Incredibly, as the debate for and against a filter marches on (as presumably the real-world trials chug along somewhere in Australia), there has been little advance in the sociological research about teenagers and porn in Australia. As far as Flood is aware, his is still the only research in the country that is "focussed on children’s and young people’s consumption of or exposure to porn". A common criticism of the filter proposal is that it’s justification — combating cyber crime and protecting children online — is based on too little research, or research that has been done outside of Australia. Critics such as Colin Jacobs, from Electronic Frontiers Australia, have argued that the Government has made a poor effort in presenting any evidence to justify what is a very expensive and complex policy. Michael Flood suspects the research he co-authored with Clive Hamilton is "probably still being influential in contemporary government and other agendas on this issue".

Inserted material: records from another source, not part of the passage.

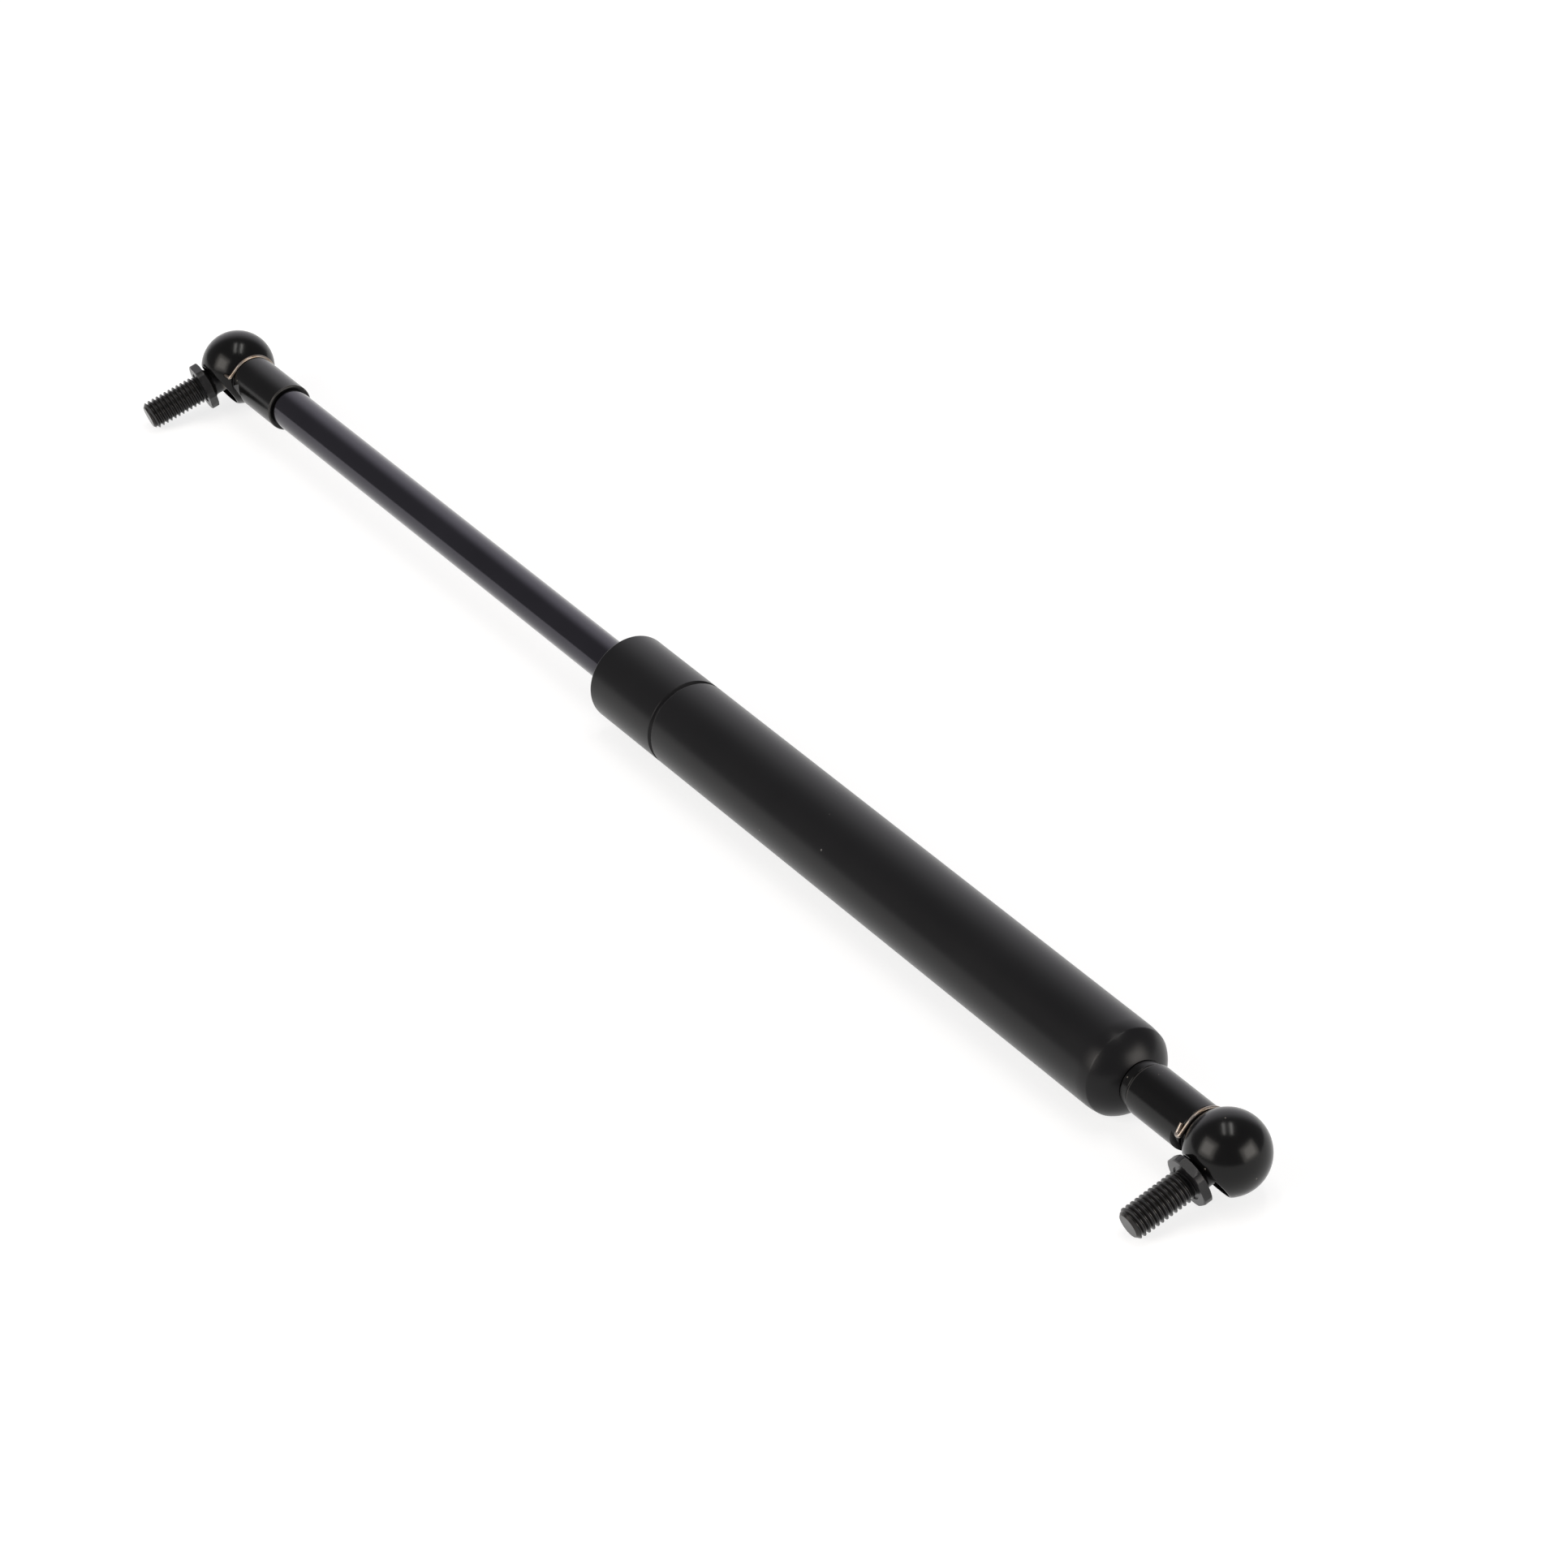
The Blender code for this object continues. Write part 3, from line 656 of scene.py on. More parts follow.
class StaySettings(bpy.types.PropertyGroup):
    strut: PointerProperty(type=StrutSizes)
    joint: PointerProperty(type=JointSizes)
    stud: PointerProperty(type=StudSizes)
    colours: PointerProperty(type=FinishColours)
    stage: PointerProperty(type=StageSettings)


# Pieces


class GASSTRUT_OT_pressure_tube(bpy.types.Operator):
    """Drawn tube with a domed rear, a rolled groove and a turned-in front lip"""

    bl_idname = "gas_strut.pressure_tube"
    bl_label = "Pressure tube"

    SHOULDER_TURN = math.radians(10.0)
    DOME_HALF_TURN = math.radians(19.0)

    def execute(self, context):
        settings = context.scene.gas_strut
        sizes = settings.strut
        front, rear, radius = node_span("pressure_tube")
        bore = radius - sizes.tube_wall
        depth = sizes.groove_depth
        half, floor_half = sizes.groove_width / 2, 0.2 * MM
        groove = sizes.groove_station
        inner_half = half + 0.4 * MM
        # The rolled rear tapers gently up to a crease, and turns in faster behind it
        shoulder_turn, dome_half_turn = self.SHOULDER_TURN, self.DOME_HALF_TURN
        shoulder_start = sizes.crease_station - sizes.shoulder_length
        shoulder_radius = sizes.shoulder_length / math.sin(shoulder_turn)
        shoulder = arc((radius - shoulder_radius, shoulder_start), shoulder_radius,
                       math.degrees(shoulder_turn), 0.0, 16)
        crease = Vector(shoulder[0])
        chord = Vector((sizes.dome_hole, rear)) - crease
        middle_turn = math.atan2(-chord.x, chord.y)
        dome_radius = chord.length / 2 / math.sin(dome_half_turn)
        dome_centre = crease - dome_radius * Vector((
            math.cos(middle_turn - dome_half_turn), math.sin(middle_turn - dome_half_turn)))
        dome = arc(dome_centre, dome_radius, math.degrees(middle_turn + dome_half_turn),
                   math.degrees(middle_turn - dome_half_turn), 32)
        # The inner face is one arc, a wall's thickness inside
        rounding = sizes.dome_rounding
        hole = sizes.dome_hole - bore + rounding
        inner_start = rear - math.sqrt((rounding + sizes.tube_wall) ** 2 - hole ** 2)
        hole_angle = math.degrees(math.acos(hole / rounding))
        inner_dome = arc((bore - rounding, inner_start), rounding, 0.0, hole_angle, 32)

        outside = [
            (radius, shoulder_start - SUPPORT),
            (radius, groove + half, 0.3 * MM),
            (radius - depth, groove + floor_half, 0.15 * MM),
            (radius - depth, groove - floor_half, 0.15 * MM),
            (radius, groove - half, 0.3 * MM),
            (radius, front, sizes.lip_rounding),
            (sizes.lip_hole, front, 0.3 * MM),
        ]
        inside = [
            (sizes.lip_hole, front + sizes.tube_wall, 0.2 * MM),
            (bore, front + sizes.tube_wall, 0.3 * MM),
            (bore, groove - inner_half, 0.4 * MM),
            (bore - depth, groove - floor_half, 0.4 * MM),
            (bore - depth, groove + floor_half, 0.4 * MM),
            (bore, groove + inner_half, 0.4 * MM),
            (bore, inner_start - SUPPORT),
        ]
        section = dome[:-1] + shoulder + rounded(outside + inside, steps=10) + inner_dome
        turned_piece("pressure_tube", section, along_strut(), sizes.facets,
                     black_paint(settings.colours), "cylinder", closed=True)
        return {"FINISHED"}


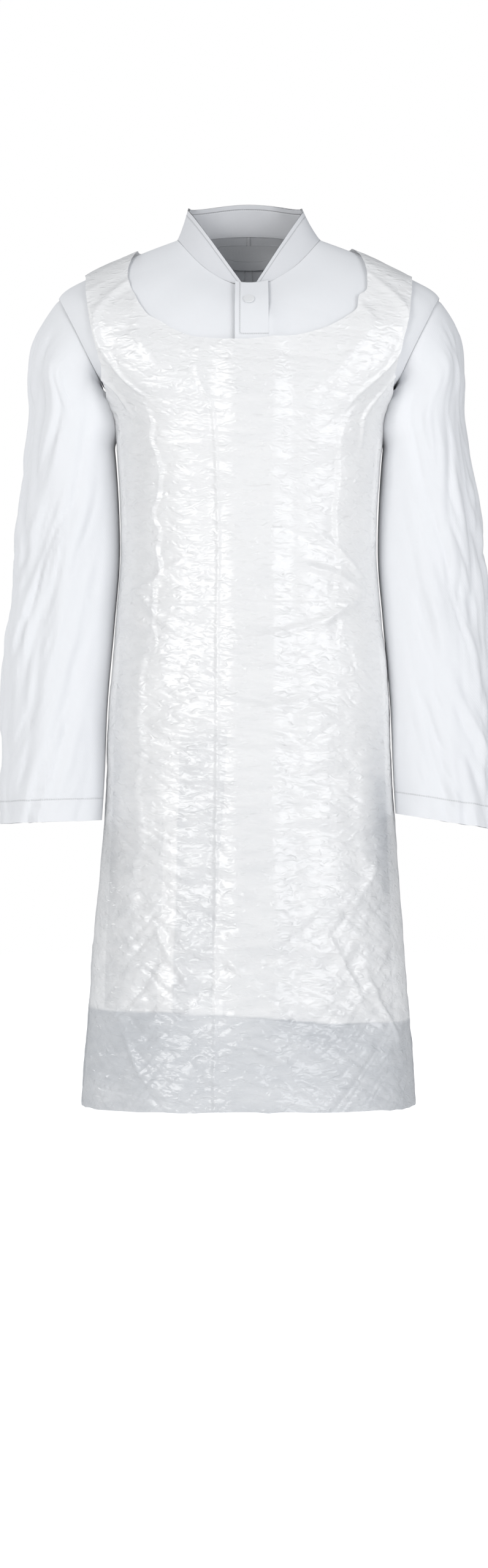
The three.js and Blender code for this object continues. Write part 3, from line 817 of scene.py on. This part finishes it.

That may be set to change. The Government has commissioned a university study into cyber-safety issues, due to report in July next year. Currently, Flood is a member of the reference group for a pilot project based in Warrnambool in western Victoria. The project is developing an educational resource kit for distribution in schools, aimed at equipping young people to think critically and constructively about the harmful effects of pornography consumption on their perceptions of men, women and sexuality.
The Australian Christian Lobby’s official pro-filter website urges us to "make pollies to sit up and listen". Ironically they share that message with civil libertarians and critics of the filter. Members of the ACL may like to join Conroy in revisiting Flood’s research too, and listen a little more carefully to the author of the research that they have touted so enthusiastically.
Michael Flood is a research fellow at the Australian Research Centre in Sex, Health and Society, at La Trobe University in Melbourne.